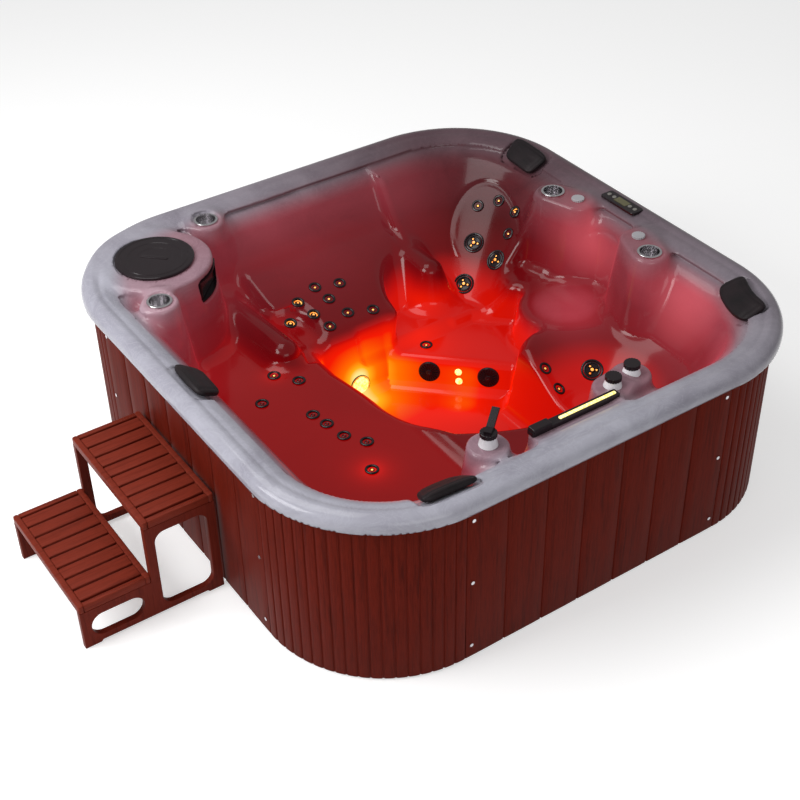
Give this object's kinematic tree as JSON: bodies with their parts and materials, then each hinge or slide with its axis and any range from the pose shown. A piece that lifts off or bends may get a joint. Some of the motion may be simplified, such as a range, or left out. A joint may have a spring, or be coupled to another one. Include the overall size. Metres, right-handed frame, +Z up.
{
  "type": "acrylic hot tub",
  "caption": "Square acrylic hot tub with moulded seats, filter tower, hydro jets, lights, pillows, rim controls, slatted wooden skirt and free-standing wooden steps.",
  "frame": {"origin": "centre of the tub's base on the floor", "axes": "+Z up, -X towards the steps, -Y towards the panel with the waterfall side"},
  "size_m": [2.729, 2.2, 0.8157],
  "materials": {
    "acrylic": "pearl gloss, softly marbled",
    "skirt_wood": "satin stained boards",
    "step_wood": "satin stained slats",
    "step_frame_wood": "satin stained frame",
    "frame_timber": "sawn",
    "black_plastic": "gloss",
    "grey_plastic": "satin",
    "silver_plastic": "pearl gloss",
    "pipe_plastic": "smooth",
    "pan_plastic": "moulded",
    "box_plastic": "moulded",
    "pillow_foam": "soft moulded skin",
    "button_rubber": "satin",
    "stainless": "brushed",
    "motor_paint": "satin",
    "valve_brass": "machined",
    "filter_cloth": "pleated",
    "display_glass": "gloss",
    "lamp_glass": "frosted, lit",
    "spot_glass": "frosted, lit"
  },
  "bodies": {
    "tub": {"acrylic_shell": "acrylic", "air_blower": "pan_plastic", "base_pan": "pan_plastic", "circulation_pump": "motor_paint", "control_box": "box_plastic", "control_display": "display_glass", "control_panel": "black_plastic", "cup_liners": "stainless", "diverter_bases": "silver_plastic", "drain_valve": "valve_brass", "filter_cartridge": "filter_cloth", "frame_lower_rail": "frame_timber", "frame_posts": "frame_timber", "frame_upper_rail": "frame_timber", "heater": "stainless", "jet_bezels": "black_plastic", "jet_bodies": "pipe_plastic", "jet_pump_motor": "motor_paint", "light_strip": "lamp_glass", "main_light_housing": "black_plastic", "main_light_lens": "lamp_glass", "panel_screws": "stainless", "pillow_far": "pillow_foam", "pillow_left": "pillow_foam", "pillow_near": "pillow_foam", "pillow_right": "pillow_foam", "plumbing_pipes": "pipe_plastic", "power_gland": "pan_plastic", "pump_wet_end": "pan_plastic", "skimmer_housing": "black_plastic", "skirt_back": "skirt_wood", "skirt_corner_far": "skirt_wood", "skirt_corner_filter": "skirt_wood", "skirt_corner_near": "skirt_wood", "skirt_corner_right": "skirt_wood", "skirt_front": "skirt_wood", "skirt_left": "skirt_wood", "skirt_right": "skirt_wood", "small_jets": "black_plastic", "spot_lights": "spot_glass", "suction_covers": "black_plastic", "waterfall_spout": "black_plastic"},
    "lid": {"filter_lid": "black_plastic"},
    "weir": {"skimmer_weir": "black_plastic"},
    "warmer_button": {"warmer_button": "button_rubber"},
    "jets_button": {"jets_button": "button_rubber"},
    "light_button": {"light_button": "button_rubber"},
    "cooler_button": {"cooler_button": "button_rubber"},
    "far_air_knob": {"air_knob_far": "grey_plastic"},
    "near_air_knob": {"air_knob_near": "grey_plastic"},
    "lever": {"diverter_lever": "black_plastic"},
    "cap_1": {"diverter_cap_1": "black_plastic"},
    "cap_2": {"diverter_cap_2": "black_plastic"},
    "face_1": {"jet_face_1": "black_plastic"},
    "face_2": {"jet_face_2": "black_plastic"},
    "face_3": {"jet_face_3": "black_plastic"},
    "face_4": {"jet_face_4": "black_plastic"},
    "steps": {"step_sides": "step_frame_wood", "tread_frames": "step_wood", "tread_slats": "step_wood"}
  },
  "joints": [
    {"name": "lid_lift", "type": "slide", "parent": "tub", "child": "lid", "axis": [0, 0, 1], "range_m": [0, 0.25]},
    {"name": "weir_swing", "type": "hinge", "parent": "tub", "child": "weir", "pos_m": [-0.59104, 0.64504, 0.6246], "axis": [-0.7071, -0.7071, 0], "range_deg": [0, 40]},
    {"name": "warmer_press", "type": "slide", "parent": "tub", "child": "warmer_button", "axis": [0, 0, -1], "range_m": [0, 0.0012], "stiffness_N_per_m": 500},
    {"name": "jets_press", "type": "slide", "parent": "tub", "child": "jets_button", "axis": [0, 0, -1], "range_m": [0, 0.0012], "stiffness_N_per_m": 500},
    {"name": "light_press", "type": "slide", "parent": "tub", "child": "light_button", "axis": [0, 0, -1], "range_m": [0, 0.0012], "stiffness_N_per_m": 500},
    {"name": "cooler_press", "type": "slide", "parent": "tub", "child": "cooler_button", "axis": [0, 0, -1], "range_m": [0, 0.0012], "stiffness_N_per_m": 500},
    {"name": "far_air_turn", "type": "hinge", "parent": "tub", "child": "far_air_knob", "pos_m": [0.91, 0.178, 0.74], "axis": [0, 0, 1], "range_deg": [0, 180]},
    {"name": "near_air_turn", "type": "hinge", "parent": "tub", "child": "near_air_knob", "pos_m": [0.915, -0.19, 0.74], "axis": [0, 0, 1], "range_deg": [0, 180]},
    {"name": "lever_turn", "type": "hinge", "parent": "tub", "child": "lever", "pos_m": [-0.35, -0.87, 0.765], "axis": [0, 0, 1], "range_deg": [-60, 60]},
    {"name": "cap_1_turn", "type": "hinge", "parent": "tub", "child": "cap_1", "pos_m": [0.209, -0.85, 0.742], "axis": [0, 0, 1], "range_deg": [-90, 90]},
    {"name": "cap_2_turn", "type": "hinge", "parent": "tub", "child": "cap_2", "pos_m": [0.312, -0.831, 0.742], "axis": [0, 0, 1], "range_deg": [-90, 90]},
    {"name": "face_1_turn", "type": "hinge", "parent": "tub", "child": "face_1", "pos_m": [0.65873, 0.55408, 0.431], "axis": [-0.5875, -0.3302, 0.7387], "range_deg": [0, 120]},
    {"name": "face_2_turn", "type": "hinge", "parent": "tub", "child": "face_2", "pos_m": [0.67329, 0.41449, 0.408], "axis": [-0.7402, -0.0216, 0.672], "range_deg": [0, 120]},
    {"name": "face_3_turn", "type": "hinge", "parent": "tub", "child": "face_3", "pos_m": [0.54512, 0.47158, 0.304], "axis": [-0.5682, -0.3565, 0.7416], "range_deg": [0, 120]},
    {"name": "face_4_turn", "type": "hinge", "parent": "tub", "child": "face_4", "pos_m": [0.5783, -0.34507, 0.313], "axis": [-0.3355, -0.4295, 0.8384], "range_deg": [0, 120]},
    {"name": "steps_away", "type": "slide", "parent": "tub", "child": "steps", "axis": [-1, 0, 0], "range_m": [0, 0.5]}
  ]
}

_EXERCISE REQUIREMENTS_: Reproduce every line of the material above exactly.

_RESULT OF THE EXERCISE_:
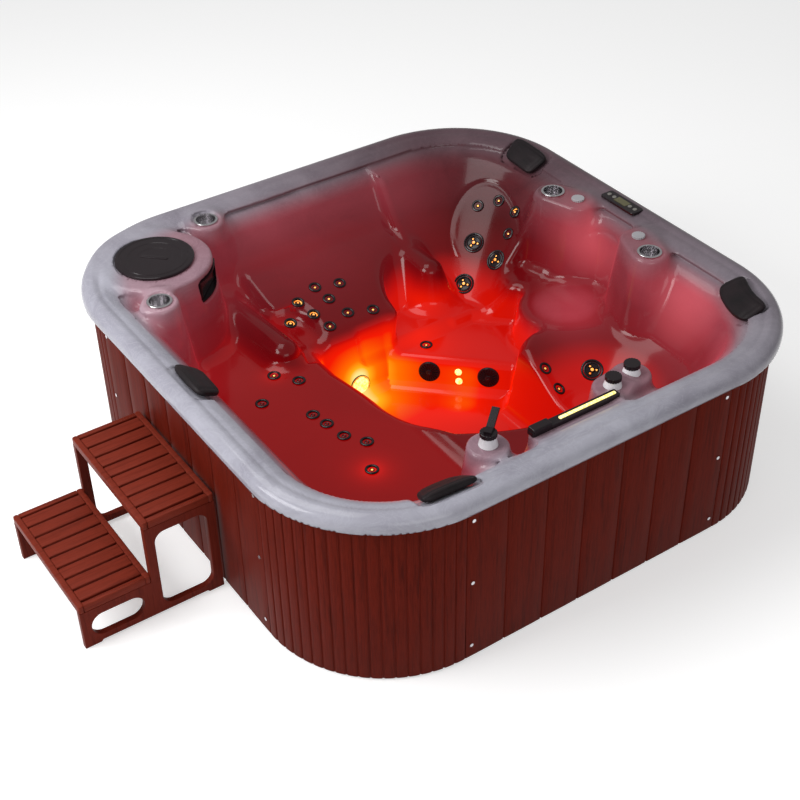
Give this object's kinematic tree as JSON: bodies with their parts and materials, then each hinge or slide with its axis and any range from the pose shown. A piece that lifts off or bends may get a joint. Some of the motion may be simplified, such as a range, or left out. A joint may have a spring, or be coupled to another one. Include the overall size. Metres, right-handed frame, +Z up.
{
  "type": "acrylic hot tub",
  "caption": "Square acrylic hot tub with moulded seats, filter tower, hydro jets, lights, pillows, rim controls, slatted wooden skirt and free-standing wooden steps.",
  "frame": {"origin": "centre of the tub's base on the floor", "axes": "+Z up, -X towards the steps, -Y towards the panel with the waterfall side"},
  "size_m": [2.729, 2.2, 0.8157],
  "materials": {
    "acrylic": "pearl gloss, softly marbled",
    "skirt_wood": "satin stained boards",
    "step_wood": "satin stained slats",
    "step_frame_wood": "satin stained frame",
    "frame_timber": "sawn",
    "black_plastic": "gloss",
    "grey_plastic": "satin",
    "silver_plastic": "pearl gloss",
    "pipe_plastic": "smooth",
    "pan_plastic": "moulded",
    "box_plastic": "moulded",
    "pillow_foam": "soft moulded skin",
    "button_rubber": "satin",
    "stainless": "brushed",
    "motor_paint": "satin",
    "valve_brass": "machined",
    "filter_cloth": "pleated",
    "display_glass": "gloss",
    "lamp_glass": "frosted, lit",
    "spot_glass": "frosted, lit"
  },
  "bodies": {
    "tub": {"acrylic_shell": "acrylic", "air_blower": "pan_plastic", "base_pan": "pan_plastic", "circulation_pump": "motor_paint", "control_box": "box_plastic", "control_display": "display_glass", "control_panel": "black_plastic", "cup_liners": "stainless", "diverter_bases": "silver_plastic", "drain_valve": "valve_brass", "filter_cartridge": "filter_cloth", "frame_lower_rail": "frame_timber", "frame_posts": "frame_timber", "frame_upper_rail": "frame_timber", "heater": "stainless", "jet_bezels": "black_plastic", "jet_bodies": "pipe_plastic", "jet_pump_motor": "motor_paint", "light_strip": "lamp_glass", "main_light_housing": "black_plastic", "main_light_lens": "lamp_glass", "panel_screws": "stainless", "pillow_far": "pillow_foam", "pillow_left": "pillow_foam", "pillow_near": "pillow_foam", "pillow_right": "pillow_foam", "plumbing_pipes": "pipe_plastic", "power_gland": "pan_plastic", "pump_wet_end": "pan_plastic", "skimmer_housing": "black_plastic", "skirt_back": "skirt_wood", "skirt_corner_far": "skirt_wood", "skirt_corner_filter": "skirt_wood", "skirt_corner_near": "skirt_wood", "skirt_corner_right": "skirt_wood", "skirt_front": "skirt_wood", "skirt_left": "skirt_wood", "skirt_right": "skirt_wood", "small_jets": "black_plastic", "spot_lights": "spot_glass", "suction_covers": "black_plastic", "waterfall_spout": "black_plastic"},
    "lid": {"filter_lid": "black_plastic"},
    "weir": {"skimmer_weir": "black_plastic"},
    "warmer_button": {"warmer_button": "button_rubber"},
    "jets_button": {"jets_button": "button_rubber"},
    "light_button": {"light_button": "button_rubber"},
    "cooler_button": {"cooler_button": "button_rubber"},
    "far_air_knob": {"air_knob_far": "grey_plastic"},
    "near_air_knob": {"air_knob_near": "grey_plastic"},
    "lever": {"diverter_lever": "black_plastic"},
    "cap_1": {"diverter_cap_1": "black_plastic"},
    "cap_2": {"diverter_cap_2": "black_plastic"},
    "face_1": {"jet_face_1": "black_plastic"},
    "face_2": {"jet_face_2": "black_plastic"},
    "face_3": {"jet_face_3": "black_plastic"},
    "face_4": {"jet_face_4": "black_plastic"},
    "steps": {"step_sides": "step_frame_wood", "tread_frames": "step_wood", "tread_slats": "step_wood"}
  },
  "joints": [
    {"name": "lid_lift", "type": "slide", "parent": "tub", "child": "lid", "axis": [0, 0, 1], "range_m": [0, 0.25]},
    {"name": "weir_swing", "type": "hinge", "parent": "tub", "child": "weir", "pos_m": [-0.59104, 0.64504, 0.6246], "axis": [-0.7071, -0.7071, 0], "range_deg": [0, 40]},
    {"name": "warmer_press", "type": "slide", "parent": "tub", "child": "warmer_button", "axis": [0, 0, -1], "range_m": [0, 0.0012], "stiffness_N_per_m": 500},
    {"name": "jets_press", "type": "slide", "parent": "tub", "child": "jets_button", "axis": [0, 0, -1], "range_m": [0, 0.0012], "stiffness_N_per_m": 500},
    {"name": "light_press", "type": "slide", "parent": "tub", "child": "light_button", "axis": [0, 0, -1], "range_m": [0, 0.0012], "stiffness_N_per_m": 500},
    {"name": "cooler_press", "type": "slide", "parent": "tub", "child": "cooler_button", "axis": [0, 0, -1], "range_m": [0, 0.0012], "stiffness_N_per_m": 500},
    {"name": "far_air_turn", "type": "hinge", "parent": "tub", "child": "far_air_knob", "pos_m": [0.91, 0.178, 0.74], "axis": [0, 0, 1], "range_deg": [0, 180]},
    {"name": "near_air_turn", "type": "hinge", "parent": "tub", "child": "near_air_knob", "pos_m": [0.915, -0.19, 0.74], "axis": [0, 0, 1], "range_deg": [0, 180]},
    {"name": "lever_turn", "type": "hinge", "parent": "tub", "child": "lever", "pos_m": [-0.35, -0.87, 0.765], "axis": [0, 0, 1], "range_deg": [-60, 60]},
    {"name": "cap_1_turn", "type": "hinge", "parent": "tub", "child": "cap_1", "pos_m": [0.209, -0.85, 0.742], "axis": [0, 0, 1], "range_deg": [-90, 90]},
    {"name": "cap_2_turn", "type": "hinge", "parent": "tub", "child": "cap_2", "pos_m": [0.312, -0.831, 0.742], "axis": [0, 0, 1], "range_deg": [-90, 90]},
    {"name": "face_1_turn", "type": "hinge", "parent": "tub", "child": "face_1", "pos_m": [0.65873, 0.55408, 0.431], "axis": [-0.5875, -0.3302, 0.7387], "range_deg": [0, 120]},
    {"name": "face_2_turn", "type": "hinge", "parent": "tub", "child": "face_2", "pos_m": [0.67329, 0.41449, 0.408], "axis": [-0.7402, -0.0216, 0.672], "range_deg": [0, 120]},
    {"name": "face_3_turn", "type": "hinge", "parent": "tub", "child": "face_3", "pos_m": [0.54512, 0.47158, 0.304], "axis": [-0.5682, -0.3565, 0.7416], "range_deg": [0, 120]},
    {"name": "face_4_turn", "type": "hinge", "parent": "tub", "child": "face_4", "pos_m": [0.5783, -0.34507, 0.313], "axis": [-0.3355, -0.4295, 0.8384], "range_deg": [0, 120]},
    {"name": "steps_away", "type": "slide", "parent": "tub", "child": "steps", "axis": [-1, 0, 0], "range_m": [0, 0.5]}
  ]
}